Prompt
Nothing but the lines from the one containing "Turn this picture" down to the one containing "DISH_WIDTH = 0.0220", both included, should be echoed, and each exactly as it stands.

Supplied records

-.-.-

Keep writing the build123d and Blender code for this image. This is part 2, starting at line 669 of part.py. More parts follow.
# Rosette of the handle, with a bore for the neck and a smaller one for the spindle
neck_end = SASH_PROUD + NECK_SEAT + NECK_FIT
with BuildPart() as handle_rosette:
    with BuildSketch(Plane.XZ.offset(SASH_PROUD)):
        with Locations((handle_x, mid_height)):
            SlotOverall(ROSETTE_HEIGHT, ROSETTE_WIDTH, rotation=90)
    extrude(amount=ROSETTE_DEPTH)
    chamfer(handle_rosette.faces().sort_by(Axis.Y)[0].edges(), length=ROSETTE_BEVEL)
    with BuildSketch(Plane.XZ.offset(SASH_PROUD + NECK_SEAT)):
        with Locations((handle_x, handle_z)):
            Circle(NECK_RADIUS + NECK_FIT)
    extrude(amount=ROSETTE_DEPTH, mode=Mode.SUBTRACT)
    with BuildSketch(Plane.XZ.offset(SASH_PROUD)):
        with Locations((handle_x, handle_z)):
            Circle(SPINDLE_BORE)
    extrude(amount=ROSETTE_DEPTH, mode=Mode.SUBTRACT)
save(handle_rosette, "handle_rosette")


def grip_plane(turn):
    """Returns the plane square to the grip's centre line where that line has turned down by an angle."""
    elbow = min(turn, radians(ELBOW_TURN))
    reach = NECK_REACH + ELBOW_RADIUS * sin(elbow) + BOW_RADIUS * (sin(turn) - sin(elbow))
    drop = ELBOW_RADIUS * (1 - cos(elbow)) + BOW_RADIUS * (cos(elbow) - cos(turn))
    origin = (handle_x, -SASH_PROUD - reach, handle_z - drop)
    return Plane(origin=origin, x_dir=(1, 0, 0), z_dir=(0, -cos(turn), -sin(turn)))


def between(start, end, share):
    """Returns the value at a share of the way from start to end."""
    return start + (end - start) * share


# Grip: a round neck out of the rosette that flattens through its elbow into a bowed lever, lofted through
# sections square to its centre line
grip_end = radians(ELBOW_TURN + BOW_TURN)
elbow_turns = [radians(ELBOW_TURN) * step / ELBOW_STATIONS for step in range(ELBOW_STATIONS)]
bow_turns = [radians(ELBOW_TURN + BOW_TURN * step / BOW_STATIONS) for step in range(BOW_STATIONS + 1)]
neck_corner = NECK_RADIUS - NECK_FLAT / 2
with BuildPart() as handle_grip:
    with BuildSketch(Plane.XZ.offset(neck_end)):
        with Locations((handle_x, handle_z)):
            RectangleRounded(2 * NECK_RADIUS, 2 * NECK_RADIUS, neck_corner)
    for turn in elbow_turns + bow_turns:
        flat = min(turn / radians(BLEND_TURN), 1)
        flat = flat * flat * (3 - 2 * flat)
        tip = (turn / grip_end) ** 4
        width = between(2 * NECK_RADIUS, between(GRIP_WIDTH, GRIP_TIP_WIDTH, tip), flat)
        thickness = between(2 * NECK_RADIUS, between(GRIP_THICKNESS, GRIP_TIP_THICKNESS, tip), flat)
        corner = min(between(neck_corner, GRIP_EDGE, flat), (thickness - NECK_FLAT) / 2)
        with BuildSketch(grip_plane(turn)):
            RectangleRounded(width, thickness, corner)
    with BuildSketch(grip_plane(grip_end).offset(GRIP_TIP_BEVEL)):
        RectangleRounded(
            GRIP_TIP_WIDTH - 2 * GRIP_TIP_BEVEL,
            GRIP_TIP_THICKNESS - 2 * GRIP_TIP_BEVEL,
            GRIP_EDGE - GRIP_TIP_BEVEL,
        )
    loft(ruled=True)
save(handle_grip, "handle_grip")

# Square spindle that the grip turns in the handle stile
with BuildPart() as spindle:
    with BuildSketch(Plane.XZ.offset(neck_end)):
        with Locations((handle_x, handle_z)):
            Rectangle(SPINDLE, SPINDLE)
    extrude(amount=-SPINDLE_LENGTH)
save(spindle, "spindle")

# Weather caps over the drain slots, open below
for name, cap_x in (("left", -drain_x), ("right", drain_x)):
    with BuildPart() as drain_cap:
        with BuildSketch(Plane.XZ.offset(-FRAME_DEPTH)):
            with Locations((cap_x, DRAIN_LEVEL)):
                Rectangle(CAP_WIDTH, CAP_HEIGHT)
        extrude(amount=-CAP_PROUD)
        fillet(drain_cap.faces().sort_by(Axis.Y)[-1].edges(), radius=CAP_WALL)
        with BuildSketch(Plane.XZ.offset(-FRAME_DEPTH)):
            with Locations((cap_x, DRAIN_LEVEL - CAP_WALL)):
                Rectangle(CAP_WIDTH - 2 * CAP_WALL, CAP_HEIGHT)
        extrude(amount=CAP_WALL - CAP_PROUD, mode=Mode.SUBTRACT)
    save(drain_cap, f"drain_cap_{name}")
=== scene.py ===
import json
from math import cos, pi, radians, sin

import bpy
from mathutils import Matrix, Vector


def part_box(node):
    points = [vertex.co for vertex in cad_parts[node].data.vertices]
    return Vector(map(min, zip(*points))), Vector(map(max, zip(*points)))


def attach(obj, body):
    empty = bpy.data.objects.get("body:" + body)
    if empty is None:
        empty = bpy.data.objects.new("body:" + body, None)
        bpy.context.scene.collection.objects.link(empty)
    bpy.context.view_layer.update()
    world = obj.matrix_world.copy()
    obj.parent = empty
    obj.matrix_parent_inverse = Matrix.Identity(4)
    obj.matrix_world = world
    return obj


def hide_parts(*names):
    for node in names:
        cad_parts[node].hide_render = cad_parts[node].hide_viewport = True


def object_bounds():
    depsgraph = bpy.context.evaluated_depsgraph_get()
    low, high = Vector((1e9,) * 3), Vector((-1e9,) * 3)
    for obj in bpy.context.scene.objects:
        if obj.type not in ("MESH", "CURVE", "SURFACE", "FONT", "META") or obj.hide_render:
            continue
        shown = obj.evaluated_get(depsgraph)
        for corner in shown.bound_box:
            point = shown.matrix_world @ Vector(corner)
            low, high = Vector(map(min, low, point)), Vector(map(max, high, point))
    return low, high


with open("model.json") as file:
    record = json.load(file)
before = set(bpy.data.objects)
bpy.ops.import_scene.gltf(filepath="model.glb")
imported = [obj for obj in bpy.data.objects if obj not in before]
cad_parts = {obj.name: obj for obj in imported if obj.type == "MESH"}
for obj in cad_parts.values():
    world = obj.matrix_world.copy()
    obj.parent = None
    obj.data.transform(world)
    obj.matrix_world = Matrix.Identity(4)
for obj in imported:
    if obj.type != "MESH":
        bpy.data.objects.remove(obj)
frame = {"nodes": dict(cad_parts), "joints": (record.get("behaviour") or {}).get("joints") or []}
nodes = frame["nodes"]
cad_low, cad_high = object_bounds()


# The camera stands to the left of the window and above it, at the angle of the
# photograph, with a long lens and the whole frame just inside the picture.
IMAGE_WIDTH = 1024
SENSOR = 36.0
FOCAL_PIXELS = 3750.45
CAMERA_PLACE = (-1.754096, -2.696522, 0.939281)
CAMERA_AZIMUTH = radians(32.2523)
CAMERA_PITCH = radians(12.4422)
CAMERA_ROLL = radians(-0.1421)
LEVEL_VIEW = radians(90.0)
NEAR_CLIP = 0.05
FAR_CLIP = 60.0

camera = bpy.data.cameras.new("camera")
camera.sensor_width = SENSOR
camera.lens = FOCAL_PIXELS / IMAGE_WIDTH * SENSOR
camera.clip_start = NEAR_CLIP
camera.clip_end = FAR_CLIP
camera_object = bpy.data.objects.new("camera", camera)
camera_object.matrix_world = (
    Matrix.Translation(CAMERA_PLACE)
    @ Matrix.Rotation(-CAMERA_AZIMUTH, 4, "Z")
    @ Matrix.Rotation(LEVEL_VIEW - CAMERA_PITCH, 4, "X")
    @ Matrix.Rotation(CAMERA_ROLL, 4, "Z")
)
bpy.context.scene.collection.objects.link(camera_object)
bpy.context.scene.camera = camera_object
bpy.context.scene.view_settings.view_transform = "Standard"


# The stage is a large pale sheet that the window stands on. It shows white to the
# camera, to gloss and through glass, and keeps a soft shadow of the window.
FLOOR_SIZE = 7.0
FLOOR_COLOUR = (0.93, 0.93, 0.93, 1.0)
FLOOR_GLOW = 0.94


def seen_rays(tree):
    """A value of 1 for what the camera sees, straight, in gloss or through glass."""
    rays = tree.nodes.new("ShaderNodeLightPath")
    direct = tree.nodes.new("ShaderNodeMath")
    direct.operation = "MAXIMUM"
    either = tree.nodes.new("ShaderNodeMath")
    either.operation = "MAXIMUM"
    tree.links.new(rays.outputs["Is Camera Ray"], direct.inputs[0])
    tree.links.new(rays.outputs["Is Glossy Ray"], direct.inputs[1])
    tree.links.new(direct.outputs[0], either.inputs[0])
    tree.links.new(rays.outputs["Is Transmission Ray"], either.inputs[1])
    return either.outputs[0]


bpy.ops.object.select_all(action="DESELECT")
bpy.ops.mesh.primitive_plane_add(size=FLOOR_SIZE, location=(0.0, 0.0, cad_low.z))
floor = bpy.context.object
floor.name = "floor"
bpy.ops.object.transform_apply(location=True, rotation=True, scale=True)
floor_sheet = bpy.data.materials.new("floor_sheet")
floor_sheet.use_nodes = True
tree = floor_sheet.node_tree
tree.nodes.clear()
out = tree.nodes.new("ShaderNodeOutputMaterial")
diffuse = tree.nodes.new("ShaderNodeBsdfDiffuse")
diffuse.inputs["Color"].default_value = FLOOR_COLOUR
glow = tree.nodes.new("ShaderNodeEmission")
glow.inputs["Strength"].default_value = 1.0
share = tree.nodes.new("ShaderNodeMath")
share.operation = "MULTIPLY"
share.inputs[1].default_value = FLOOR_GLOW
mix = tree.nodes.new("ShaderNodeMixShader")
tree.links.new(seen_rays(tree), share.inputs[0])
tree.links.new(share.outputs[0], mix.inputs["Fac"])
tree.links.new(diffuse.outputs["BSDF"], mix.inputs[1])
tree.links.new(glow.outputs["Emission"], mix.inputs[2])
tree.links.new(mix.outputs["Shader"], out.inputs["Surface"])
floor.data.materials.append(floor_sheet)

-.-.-

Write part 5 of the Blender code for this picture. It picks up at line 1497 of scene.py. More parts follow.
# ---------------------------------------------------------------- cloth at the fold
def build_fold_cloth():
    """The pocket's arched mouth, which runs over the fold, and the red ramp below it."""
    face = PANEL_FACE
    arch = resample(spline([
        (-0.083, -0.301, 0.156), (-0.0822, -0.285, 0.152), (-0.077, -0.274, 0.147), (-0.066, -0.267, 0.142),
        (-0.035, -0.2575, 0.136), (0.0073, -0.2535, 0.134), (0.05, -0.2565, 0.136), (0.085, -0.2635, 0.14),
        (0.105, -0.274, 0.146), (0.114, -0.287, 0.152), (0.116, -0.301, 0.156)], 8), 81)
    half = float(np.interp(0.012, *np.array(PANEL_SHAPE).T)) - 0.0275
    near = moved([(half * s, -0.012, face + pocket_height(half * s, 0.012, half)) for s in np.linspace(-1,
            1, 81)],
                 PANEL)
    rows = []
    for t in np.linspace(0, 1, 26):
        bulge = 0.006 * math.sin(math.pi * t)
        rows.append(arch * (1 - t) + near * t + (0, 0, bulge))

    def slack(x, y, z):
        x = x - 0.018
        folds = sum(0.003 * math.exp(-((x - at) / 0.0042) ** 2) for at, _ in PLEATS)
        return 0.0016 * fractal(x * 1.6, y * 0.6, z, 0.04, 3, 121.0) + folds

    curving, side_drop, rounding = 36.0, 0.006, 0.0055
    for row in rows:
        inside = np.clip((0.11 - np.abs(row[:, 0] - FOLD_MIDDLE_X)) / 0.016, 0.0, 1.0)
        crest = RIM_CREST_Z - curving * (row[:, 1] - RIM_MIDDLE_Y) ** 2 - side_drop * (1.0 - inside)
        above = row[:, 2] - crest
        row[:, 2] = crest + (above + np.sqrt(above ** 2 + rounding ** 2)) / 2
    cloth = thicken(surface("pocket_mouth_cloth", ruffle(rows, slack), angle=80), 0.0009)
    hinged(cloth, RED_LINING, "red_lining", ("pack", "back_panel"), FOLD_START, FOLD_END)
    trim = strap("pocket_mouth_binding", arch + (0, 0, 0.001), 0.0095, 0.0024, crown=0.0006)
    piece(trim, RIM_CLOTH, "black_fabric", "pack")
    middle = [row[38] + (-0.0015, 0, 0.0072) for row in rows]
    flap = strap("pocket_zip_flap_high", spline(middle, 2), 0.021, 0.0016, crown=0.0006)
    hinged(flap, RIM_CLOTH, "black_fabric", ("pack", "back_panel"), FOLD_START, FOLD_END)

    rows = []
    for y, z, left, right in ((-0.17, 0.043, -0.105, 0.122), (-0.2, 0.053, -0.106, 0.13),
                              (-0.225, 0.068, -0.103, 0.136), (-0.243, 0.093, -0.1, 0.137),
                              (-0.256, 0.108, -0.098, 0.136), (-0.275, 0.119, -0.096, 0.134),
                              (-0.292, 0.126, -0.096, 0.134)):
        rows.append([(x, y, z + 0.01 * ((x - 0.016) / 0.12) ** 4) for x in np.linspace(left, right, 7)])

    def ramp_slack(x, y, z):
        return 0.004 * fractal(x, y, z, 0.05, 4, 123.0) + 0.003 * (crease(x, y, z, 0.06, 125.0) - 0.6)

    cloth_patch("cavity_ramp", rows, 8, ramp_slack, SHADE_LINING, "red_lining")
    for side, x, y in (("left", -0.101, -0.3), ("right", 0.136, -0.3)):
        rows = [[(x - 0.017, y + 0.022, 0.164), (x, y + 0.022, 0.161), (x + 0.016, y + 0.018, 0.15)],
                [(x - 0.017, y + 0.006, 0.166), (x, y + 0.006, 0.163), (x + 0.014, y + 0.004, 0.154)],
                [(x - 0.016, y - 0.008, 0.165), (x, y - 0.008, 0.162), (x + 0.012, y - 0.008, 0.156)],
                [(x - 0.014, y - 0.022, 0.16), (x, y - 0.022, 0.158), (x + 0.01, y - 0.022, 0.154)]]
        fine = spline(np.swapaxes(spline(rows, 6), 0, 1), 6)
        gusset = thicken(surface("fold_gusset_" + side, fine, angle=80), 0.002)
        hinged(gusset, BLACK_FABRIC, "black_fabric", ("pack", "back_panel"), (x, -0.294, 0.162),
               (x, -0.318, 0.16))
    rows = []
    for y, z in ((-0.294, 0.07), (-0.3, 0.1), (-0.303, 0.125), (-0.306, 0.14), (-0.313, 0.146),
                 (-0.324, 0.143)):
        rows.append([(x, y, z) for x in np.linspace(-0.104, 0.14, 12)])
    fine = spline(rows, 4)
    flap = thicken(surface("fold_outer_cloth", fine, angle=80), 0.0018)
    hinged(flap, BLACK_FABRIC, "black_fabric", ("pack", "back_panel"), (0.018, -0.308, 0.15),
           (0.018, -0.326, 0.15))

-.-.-

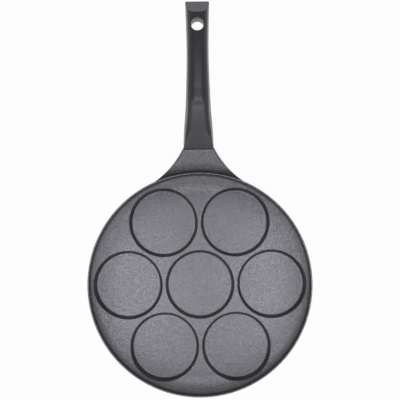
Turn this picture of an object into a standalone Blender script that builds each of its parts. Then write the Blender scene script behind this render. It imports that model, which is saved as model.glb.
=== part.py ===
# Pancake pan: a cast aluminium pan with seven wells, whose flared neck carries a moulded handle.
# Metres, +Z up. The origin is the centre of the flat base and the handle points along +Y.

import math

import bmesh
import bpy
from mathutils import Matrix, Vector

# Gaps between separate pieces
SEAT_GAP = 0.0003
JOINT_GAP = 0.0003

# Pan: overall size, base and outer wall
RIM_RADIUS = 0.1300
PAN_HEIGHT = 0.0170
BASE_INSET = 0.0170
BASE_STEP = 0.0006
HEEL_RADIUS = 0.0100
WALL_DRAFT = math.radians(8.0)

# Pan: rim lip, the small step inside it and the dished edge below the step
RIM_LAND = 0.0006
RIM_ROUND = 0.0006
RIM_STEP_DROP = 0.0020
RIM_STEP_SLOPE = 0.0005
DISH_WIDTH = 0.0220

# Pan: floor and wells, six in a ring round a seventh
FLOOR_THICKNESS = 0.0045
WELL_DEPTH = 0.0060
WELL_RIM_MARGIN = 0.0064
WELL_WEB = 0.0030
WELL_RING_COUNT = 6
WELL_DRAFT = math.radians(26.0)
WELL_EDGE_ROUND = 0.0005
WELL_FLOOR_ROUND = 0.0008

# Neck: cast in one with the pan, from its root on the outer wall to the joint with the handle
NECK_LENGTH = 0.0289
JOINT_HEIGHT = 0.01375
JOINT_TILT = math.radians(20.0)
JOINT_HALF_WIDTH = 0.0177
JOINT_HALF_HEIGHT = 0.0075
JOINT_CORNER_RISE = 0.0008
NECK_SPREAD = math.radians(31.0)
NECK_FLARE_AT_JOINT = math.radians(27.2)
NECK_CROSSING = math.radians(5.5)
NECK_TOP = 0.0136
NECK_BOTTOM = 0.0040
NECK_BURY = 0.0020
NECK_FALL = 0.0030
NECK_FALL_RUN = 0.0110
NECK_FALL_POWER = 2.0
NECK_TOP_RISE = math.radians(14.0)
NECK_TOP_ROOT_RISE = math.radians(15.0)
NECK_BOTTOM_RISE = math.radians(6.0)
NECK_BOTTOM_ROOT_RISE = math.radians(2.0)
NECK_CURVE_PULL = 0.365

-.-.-

Solution to the problem
Turn this picture of an object into a standalone Blender script that builds each of its parts. Then write the Blender scene script behind this render. It imports that model, which is saved as model.glb.
=== part.py ===
# Pancake pan: a cast aluminium pan with seven wells, whose flared neck carries a moulded handle.
# Metres, +Z up. The origin is the centre of the flat base and the handle points along +Y.

import math

import bmesh
import bpy
from mathutils import Matrix, Vector

# Gaps between separate pieces
SEAT_GAP = 0.0003
JOINT_GAP = 0.0003

# Pan: overall size, base and outer wall
RIM_RADIUS = 0.1300
PAN_HEIGHT = 0.0170
BASE_INSET = 0.0170
BASE_STEP = 0.0006
HEEL_RADIUS = 0.0100
WALL_DRAFT = math.radians(8.0)

# Pan: rim lip, the small step inside it and the dished edge below the step
RIM_LAND = 0.0006
RIM_ROUND = 0.0006
RIM_STEP_DROP = 0.0020
RIM_STEP_SLOPE = 0.0005
DISH_WIDTH = 0.0220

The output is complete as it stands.